John Kelly and John Bolton have shouting match over immigration

Politics 11:04 19.10.2018
The White House chief of staff and the national security adviser got into a profanity-laced argument about immigration outside the Oval Office early Thursday morning, two people briefed on the altercation said, prompting the chief of staff to leave the White House complex and not return for the rest of the day.
 
The blowup between John Kelly, President Donald Trump’s chief of staff, and John R. Bolton, his national security adviser, was loud enough to be overheard by several officials in the West Wing. It erupted as the president — disappointed by new government data showing that his restrictive immigration policies have failed to discourage migrants from seeking entry into the United States — is grasping to resolve a problem that has bedeviled his administration.
 
A third person described the episode as little more than a typical airing of differences between Bolton and Kelly, who has a temper. All three spoke on the condition of anonymity to describe an internal conversation.
 
The three people said Kelly and Bolton were sparring over an issue that has frequently angered the president and has often prompted him to lash out at Kirstjen Nielsen, who succeeded Kelly as the secretary of homeland security after serving as his deputy chief of staff in the White House. Bolton was siding with the president, who has angrily blamed Nielsen for failing to staunch the flow of migrants across the border, while Kelly, who is protective of his protégé, defended her, the people said.
 
The two men also differed over how aggressively to push Central American countries to do more to discourage their citizens from seeking refuge in the United States.
 
The shouting match exploded not long after Trump tweeted on Thursday morning that Democrats were leading an “assault on our country” by El Salvador, Guatemala and Honduras, a reference to a caravan of Central American migrants who are making their way north through Mexico with the goal of entering the United States.
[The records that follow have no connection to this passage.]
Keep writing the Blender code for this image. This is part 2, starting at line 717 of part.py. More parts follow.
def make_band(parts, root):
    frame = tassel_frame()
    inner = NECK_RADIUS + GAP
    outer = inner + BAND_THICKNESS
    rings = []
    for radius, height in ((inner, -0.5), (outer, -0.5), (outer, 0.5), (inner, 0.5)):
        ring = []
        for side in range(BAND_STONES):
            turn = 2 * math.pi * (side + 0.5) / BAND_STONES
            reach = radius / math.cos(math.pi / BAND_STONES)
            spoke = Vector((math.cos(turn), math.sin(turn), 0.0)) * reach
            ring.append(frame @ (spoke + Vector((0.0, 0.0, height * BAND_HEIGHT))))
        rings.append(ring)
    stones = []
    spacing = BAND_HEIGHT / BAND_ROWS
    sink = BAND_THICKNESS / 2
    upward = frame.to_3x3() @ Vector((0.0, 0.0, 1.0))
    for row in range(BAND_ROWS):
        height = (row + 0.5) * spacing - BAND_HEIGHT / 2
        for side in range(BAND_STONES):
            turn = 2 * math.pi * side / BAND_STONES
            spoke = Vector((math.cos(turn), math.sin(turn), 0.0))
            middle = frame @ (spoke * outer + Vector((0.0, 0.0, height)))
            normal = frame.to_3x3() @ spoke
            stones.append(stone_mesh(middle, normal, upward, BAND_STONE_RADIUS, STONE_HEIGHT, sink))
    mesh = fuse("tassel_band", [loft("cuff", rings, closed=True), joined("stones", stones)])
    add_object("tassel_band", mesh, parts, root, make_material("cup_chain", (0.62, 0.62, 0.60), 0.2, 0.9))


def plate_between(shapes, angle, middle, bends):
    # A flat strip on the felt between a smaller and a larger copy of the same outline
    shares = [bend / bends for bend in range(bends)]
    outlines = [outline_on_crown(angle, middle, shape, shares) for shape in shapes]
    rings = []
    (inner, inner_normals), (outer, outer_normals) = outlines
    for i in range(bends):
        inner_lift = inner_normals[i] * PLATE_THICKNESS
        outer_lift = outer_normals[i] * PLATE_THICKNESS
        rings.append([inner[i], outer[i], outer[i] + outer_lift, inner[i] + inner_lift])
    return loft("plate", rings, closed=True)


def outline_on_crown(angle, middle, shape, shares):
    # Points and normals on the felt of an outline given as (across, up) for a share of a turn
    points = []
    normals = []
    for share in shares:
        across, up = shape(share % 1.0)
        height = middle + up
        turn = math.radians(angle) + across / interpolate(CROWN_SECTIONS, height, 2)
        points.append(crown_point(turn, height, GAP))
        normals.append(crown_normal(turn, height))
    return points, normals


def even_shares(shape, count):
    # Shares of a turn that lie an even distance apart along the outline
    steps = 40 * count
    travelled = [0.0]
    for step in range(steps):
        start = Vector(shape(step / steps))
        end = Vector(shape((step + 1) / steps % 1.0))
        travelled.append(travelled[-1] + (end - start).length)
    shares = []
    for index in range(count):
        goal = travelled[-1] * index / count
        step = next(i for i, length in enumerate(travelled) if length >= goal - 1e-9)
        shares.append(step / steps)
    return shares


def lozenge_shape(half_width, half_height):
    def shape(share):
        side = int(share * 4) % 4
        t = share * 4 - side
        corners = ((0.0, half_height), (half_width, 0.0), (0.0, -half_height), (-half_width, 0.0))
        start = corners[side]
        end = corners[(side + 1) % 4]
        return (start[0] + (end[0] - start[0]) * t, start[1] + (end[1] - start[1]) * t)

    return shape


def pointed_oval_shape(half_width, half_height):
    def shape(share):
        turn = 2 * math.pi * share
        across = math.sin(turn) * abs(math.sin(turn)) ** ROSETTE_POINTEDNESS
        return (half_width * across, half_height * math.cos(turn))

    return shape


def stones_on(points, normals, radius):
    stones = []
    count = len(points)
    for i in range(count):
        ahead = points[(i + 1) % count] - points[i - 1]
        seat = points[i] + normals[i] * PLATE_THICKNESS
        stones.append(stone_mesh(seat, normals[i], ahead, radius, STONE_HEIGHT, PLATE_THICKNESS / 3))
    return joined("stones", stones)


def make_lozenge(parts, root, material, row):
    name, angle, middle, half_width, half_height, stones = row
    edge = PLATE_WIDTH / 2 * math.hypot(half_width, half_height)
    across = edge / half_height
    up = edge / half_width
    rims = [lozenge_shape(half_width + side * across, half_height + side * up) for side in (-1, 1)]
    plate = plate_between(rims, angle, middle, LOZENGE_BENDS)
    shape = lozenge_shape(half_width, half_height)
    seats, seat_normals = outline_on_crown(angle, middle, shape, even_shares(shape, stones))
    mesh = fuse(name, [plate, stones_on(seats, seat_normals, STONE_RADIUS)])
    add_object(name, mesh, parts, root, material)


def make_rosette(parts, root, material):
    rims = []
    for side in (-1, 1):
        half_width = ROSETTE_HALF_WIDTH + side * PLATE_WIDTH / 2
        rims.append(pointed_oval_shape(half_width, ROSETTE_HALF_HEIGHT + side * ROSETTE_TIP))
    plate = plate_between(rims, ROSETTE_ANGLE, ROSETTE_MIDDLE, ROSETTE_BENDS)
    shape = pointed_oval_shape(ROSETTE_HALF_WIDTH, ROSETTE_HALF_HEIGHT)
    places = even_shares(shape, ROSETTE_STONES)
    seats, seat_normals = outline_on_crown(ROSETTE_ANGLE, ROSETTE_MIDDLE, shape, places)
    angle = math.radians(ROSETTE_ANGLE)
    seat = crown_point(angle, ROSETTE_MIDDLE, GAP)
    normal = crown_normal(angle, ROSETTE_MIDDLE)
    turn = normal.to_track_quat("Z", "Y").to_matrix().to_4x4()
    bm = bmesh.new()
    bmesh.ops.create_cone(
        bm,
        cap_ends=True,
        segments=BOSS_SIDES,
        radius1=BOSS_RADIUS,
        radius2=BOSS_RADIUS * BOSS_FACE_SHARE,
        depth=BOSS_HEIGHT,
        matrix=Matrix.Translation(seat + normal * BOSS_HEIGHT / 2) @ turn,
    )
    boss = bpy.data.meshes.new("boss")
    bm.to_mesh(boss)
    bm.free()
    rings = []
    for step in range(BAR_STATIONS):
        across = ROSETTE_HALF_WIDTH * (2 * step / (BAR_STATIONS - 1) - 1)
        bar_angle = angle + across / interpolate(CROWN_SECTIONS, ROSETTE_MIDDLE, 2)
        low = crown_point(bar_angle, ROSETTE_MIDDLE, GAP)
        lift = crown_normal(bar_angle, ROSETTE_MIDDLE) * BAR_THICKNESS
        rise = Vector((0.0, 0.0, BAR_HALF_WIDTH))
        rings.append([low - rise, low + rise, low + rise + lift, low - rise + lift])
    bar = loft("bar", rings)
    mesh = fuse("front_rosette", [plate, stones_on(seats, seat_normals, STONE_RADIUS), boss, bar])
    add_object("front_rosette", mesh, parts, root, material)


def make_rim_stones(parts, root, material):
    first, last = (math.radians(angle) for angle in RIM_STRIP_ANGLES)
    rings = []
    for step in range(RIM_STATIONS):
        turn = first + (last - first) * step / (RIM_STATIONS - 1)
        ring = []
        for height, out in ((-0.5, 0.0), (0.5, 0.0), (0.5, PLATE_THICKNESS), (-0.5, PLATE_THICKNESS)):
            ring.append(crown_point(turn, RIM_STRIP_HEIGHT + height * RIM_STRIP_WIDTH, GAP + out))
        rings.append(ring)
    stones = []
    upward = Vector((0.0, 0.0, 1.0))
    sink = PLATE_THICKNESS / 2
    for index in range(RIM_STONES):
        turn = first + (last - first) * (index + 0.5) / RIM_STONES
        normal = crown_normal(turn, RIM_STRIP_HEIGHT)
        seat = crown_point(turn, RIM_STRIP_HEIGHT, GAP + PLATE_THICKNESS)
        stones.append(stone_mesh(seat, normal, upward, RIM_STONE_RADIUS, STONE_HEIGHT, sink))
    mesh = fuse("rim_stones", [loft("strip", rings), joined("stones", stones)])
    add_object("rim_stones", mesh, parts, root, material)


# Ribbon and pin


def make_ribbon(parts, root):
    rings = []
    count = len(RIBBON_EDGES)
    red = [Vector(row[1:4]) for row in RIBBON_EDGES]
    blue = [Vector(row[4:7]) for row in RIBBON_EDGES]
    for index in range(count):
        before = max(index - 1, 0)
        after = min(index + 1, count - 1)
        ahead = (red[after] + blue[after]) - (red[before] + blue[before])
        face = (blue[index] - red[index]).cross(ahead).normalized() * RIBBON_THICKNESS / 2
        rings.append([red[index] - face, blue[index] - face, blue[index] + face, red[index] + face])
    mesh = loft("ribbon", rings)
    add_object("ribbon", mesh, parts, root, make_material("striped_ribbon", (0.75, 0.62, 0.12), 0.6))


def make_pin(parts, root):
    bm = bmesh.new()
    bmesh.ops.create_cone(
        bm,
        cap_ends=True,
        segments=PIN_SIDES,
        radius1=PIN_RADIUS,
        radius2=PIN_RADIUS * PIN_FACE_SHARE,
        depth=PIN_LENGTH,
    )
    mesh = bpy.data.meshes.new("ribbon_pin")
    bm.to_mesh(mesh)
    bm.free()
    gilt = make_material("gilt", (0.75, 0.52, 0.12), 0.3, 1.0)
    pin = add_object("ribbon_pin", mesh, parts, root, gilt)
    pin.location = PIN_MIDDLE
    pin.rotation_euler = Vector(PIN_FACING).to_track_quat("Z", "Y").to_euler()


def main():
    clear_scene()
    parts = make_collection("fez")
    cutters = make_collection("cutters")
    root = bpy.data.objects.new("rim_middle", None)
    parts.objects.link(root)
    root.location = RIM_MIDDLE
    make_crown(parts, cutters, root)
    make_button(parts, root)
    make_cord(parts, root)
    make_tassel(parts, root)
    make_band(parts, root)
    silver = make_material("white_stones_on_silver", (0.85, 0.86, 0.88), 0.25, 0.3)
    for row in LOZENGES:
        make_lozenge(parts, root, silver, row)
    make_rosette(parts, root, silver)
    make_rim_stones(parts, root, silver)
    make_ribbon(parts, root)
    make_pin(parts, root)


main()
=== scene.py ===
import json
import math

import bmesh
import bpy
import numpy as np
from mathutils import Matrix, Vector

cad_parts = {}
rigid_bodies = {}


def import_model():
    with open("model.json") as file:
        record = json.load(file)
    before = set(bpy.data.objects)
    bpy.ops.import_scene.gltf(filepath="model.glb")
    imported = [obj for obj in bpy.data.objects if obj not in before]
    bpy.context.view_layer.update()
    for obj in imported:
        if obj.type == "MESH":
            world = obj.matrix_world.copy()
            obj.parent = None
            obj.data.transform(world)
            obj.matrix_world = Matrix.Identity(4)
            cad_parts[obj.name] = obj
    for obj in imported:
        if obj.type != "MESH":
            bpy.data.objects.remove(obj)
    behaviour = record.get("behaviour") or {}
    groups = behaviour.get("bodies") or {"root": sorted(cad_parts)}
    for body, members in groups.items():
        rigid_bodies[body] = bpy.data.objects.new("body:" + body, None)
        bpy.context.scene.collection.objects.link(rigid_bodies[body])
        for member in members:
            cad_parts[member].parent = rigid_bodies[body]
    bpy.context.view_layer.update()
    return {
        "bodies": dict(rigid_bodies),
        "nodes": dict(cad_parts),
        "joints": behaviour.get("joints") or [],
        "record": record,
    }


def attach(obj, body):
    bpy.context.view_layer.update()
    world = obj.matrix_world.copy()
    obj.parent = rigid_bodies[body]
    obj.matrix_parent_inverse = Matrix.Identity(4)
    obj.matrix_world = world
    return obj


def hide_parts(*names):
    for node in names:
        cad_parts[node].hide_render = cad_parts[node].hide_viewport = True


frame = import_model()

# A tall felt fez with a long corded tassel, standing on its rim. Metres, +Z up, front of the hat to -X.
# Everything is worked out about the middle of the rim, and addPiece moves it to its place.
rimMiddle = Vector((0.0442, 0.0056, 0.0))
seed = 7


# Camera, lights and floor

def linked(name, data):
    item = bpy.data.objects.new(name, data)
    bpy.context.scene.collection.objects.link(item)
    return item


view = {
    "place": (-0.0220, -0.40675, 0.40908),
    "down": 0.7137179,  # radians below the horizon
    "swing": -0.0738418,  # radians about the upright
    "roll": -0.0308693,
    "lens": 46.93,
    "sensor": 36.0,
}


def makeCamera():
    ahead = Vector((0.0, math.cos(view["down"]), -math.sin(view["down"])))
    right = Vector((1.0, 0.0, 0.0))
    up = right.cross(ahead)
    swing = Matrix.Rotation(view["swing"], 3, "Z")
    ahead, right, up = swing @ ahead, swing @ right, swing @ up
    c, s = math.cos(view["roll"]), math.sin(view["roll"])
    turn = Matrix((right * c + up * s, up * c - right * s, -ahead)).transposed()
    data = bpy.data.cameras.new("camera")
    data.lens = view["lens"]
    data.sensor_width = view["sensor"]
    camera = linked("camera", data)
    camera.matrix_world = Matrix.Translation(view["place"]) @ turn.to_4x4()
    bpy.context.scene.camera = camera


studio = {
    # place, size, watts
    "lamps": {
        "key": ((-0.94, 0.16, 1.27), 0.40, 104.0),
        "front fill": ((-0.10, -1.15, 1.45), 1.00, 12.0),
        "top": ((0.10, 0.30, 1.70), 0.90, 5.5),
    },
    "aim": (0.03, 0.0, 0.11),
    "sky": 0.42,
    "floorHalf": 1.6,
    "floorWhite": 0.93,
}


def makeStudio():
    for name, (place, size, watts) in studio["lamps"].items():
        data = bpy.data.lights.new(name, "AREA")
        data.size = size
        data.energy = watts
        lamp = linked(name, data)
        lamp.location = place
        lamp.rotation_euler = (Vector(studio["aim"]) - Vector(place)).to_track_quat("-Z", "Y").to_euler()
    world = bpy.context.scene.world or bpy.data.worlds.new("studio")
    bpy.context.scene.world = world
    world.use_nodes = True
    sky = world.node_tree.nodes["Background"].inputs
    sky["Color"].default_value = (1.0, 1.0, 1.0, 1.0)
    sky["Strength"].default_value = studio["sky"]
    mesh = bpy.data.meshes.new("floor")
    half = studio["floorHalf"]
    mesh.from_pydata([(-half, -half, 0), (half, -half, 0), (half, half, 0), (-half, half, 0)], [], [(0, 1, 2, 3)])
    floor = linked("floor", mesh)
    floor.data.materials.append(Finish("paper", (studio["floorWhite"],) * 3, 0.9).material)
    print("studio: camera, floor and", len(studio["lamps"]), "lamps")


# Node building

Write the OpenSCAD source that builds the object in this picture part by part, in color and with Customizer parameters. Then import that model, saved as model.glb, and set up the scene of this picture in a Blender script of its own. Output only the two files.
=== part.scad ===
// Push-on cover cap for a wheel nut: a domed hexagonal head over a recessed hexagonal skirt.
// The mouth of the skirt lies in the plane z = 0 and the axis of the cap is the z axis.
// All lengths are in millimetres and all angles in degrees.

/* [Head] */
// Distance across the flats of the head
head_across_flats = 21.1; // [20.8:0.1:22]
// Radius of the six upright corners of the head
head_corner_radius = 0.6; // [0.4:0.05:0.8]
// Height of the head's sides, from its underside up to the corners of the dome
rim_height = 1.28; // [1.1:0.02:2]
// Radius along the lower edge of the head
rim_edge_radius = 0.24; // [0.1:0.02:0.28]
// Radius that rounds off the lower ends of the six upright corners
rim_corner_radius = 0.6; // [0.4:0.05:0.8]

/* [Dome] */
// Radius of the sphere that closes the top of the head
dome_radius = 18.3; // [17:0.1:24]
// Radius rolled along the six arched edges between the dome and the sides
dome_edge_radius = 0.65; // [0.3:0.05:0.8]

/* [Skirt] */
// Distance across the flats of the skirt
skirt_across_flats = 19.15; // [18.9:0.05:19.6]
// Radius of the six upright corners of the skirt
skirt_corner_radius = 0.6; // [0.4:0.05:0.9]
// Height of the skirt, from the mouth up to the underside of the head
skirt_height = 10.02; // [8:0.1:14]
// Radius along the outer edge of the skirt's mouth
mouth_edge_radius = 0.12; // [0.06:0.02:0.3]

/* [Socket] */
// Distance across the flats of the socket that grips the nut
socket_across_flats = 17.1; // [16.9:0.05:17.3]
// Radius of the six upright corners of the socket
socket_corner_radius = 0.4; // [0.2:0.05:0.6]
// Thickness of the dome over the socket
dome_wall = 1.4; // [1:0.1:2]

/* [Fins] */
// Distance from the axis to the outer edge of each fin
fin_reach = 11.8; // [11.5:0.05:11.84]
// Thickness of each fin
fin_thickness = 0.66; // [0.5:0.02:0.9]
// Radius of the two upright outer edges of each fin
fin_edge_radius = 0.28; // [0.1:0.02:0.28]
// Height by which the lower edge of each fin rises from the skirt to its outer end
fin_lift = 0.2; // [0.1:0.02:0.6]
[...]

The president threatened to use the military to seal off the border, and hinted vaguely that he might sacrifice a new trade deal with Mexico and Canada to retaliate against Mexico for failing to “stop this onslaught.”
 
Earlier this week, Trump threatened to yank foreign aid from Central American countries that allow their people to make the journey north.
 
Weeks before the midterm congressional elections, Trump is trying to elevate the issue of illegal immigration, an animating topic for the base of conservative white voters who powered his campaign, and one that many Republicans are leaning on in an attempt to hold on to their seats.
 
The White House declined to comment directly on the quarrel between Kelly and Bolton, but after hours of questions about it, issued a statement Thursday evening suggesting there was no bad blood in the West Wing.
 
“While we are passionate about solving the issue of illegal immigration, we are not angry at one another,” Sarah Huckabee Sanders, the White House press secretary, said in a statement that played down the infighting in the West Wing and instead said Trump’s team was “furious” at Democrats over the issue.
 
Trump said last month that the United States would be reviewing its foreign aid with an eye toward providing it only “to those who respect us and, frankly, are our friends,” and Bolton has advocated revoking it from countries who take steps at odds with U.S. objectives. Kelly, a retired Marine general and former commander of U.S. Southern Command, which oversees military operations in Central and South America, has made the case that American aid is vital to helping the region cope with its drug and economic problems, thus preventing an even larger flood of migration to the United States.
 
The president’s renewed complaints about immigration appear to be driven in part by new data. Numbers compiled by the Department of Homeland Security show that Trump’s policies, including his administration’s decision to separate children from their parents at the border, have failed to deter people from trying to gain entry to the United States.
 
The data, which has yet to be released publicly by the administration but was obtained by The New York Times, shows that 16,658 people traveling in families were apprehended at the border last month, the highest single-month total, and a total of 107,212 have been apprehended over the last year, the highest ever for families. That is substantially higher than the previous year-end total of 77,857 in the 2016 fiscal year.
 
Still, Sanders insisted the White House was pleased with its own immigration efforts. “Despite us having the worst laws in the world and no help from Democrats, our administration is doing a great job on the border,” she said.